YOUR TASK:
The lines to be extracted run from the start of the listing through the line containing "from typing import NamedTuple"; copy them exactly and nothing else.

PROVIDED MATERIAL:
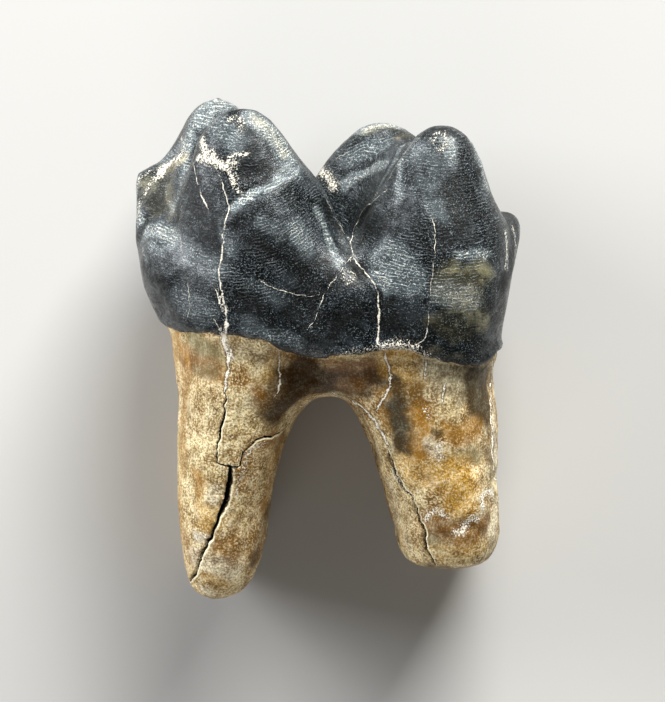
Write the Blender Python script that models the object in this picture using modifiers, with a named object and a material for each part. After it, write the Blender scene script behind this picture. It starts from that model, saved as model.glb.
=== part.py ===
"""Fossil tapir molar: two cross-ridges on a bulging crown, on two broad roots.

The tooth is one grown piece, and it is worked like clay. Rough balls stand for its pillars
and are joined in one skin, the skin is drawn onto a smooth blend of named forms, and the
tooth is laid down on its cheek side, where small flat spots carry it.

The forms are in millimetres and in the tooth's own frame:
  X  from the front of the tooth to its back
  Y  from the root tips to the cusps, with 0 near the lower edge of the enamel
  Z  from the cheek side to the tongue side, which faces up once the tooth lies down
"""

import math
from typing import NamedTuple

import bmesh
import bpy
import numpy as np
from mathutils import Matrix, Vector

MM = 0.001

# Driving dimensions, in millimetres
FRONT_TONGUE_CUSP_HEIGHT = 15.5
FRONT_CHEEK_CUSP_HEIGHT = 15.4
BACK_TONGUE_CUSP_HEIGHT = 14.45
BACK_CHEEK_CUSP_HEIGHT = 13.7
CREST_DIP = 1.4
CROWN_FLOOR_HEIGHT = 5.8
FRONT_SHELF_HEIGHT = 11.2
BACK_SHELF_HEIGHT = 8.6
TONGUE_BULGE_HEIGHT = 6.0
CROWN_FOOT = -0.8
FRONT_ROOT_LENGTH = 16.2
BACK_ROOT_LENGTH = 13.95
FORK_DEPTH = 2.7

# How it lies: the first lean of its axis, and how deep the surface it rests on cuts
LEAN_BACK = math.radians(8.0)
REST_CUT = 0.1
SETTLING_TURNS = 6
ROOT_TIP_ZONE = -8.0

# How fine it is: voxel, rounds of drawing on and rounds of smoothing for each skin
SKINS = ((0.8, 4, 8), (0.6, 3, 4), (0.45, 3, 3))
TRIANGLES = 8800

# Colours, roughness
ENAMEL = ("fossil_enamel", (0.030, 0.034, 0.040, 1.0), 0.25)
DENTINE = ("fossil_dentine", (0.36, 0.24, 0.12, 1.0), 0.75)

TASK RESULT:
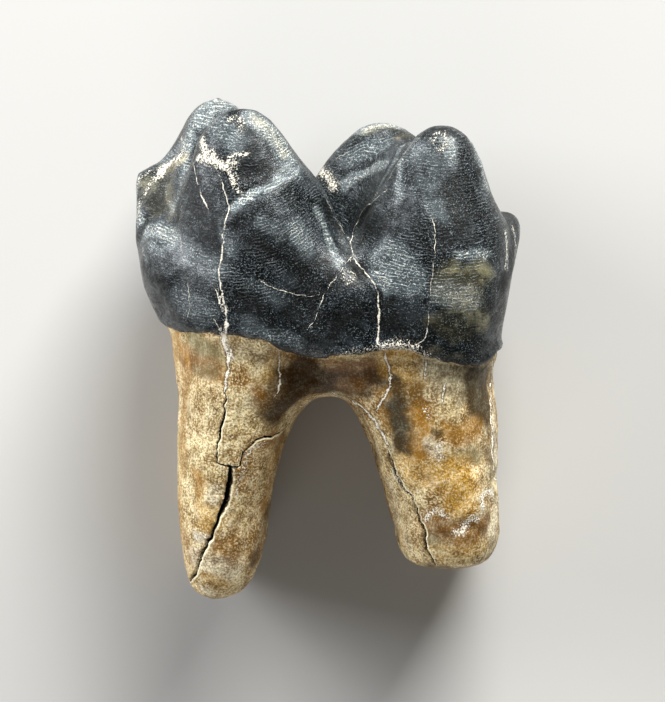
Write the Blender Python script that models the object in this picture using modifiers, with a named object and a material for each part. After it, write the Blender scene script behind this picture. It starts from that model, saved as model.glb.
=== part.py ===
"""Fossil tapir molar: two cross-ridges on a bulging crown, on two broad roots.

The tooth is one grown piece, and it is worked like clay. Rough balls stand for its pillars
and are joined in one skin, the skin is drawn onto a smooth blend of named forms, and the
tooth is laid down on its cheek side, where small flat spots carry it.

The forms are in millimetres and in the tooth's own frame:
  X  from the front of the tooth to its back
  Y  from the root tips to the cusps, with 0 near the lower edge of the enamel
  Z  from the cheek side to the tongue side, which faces up once the tooth lies down
"""

import math
from typing import NamedTuple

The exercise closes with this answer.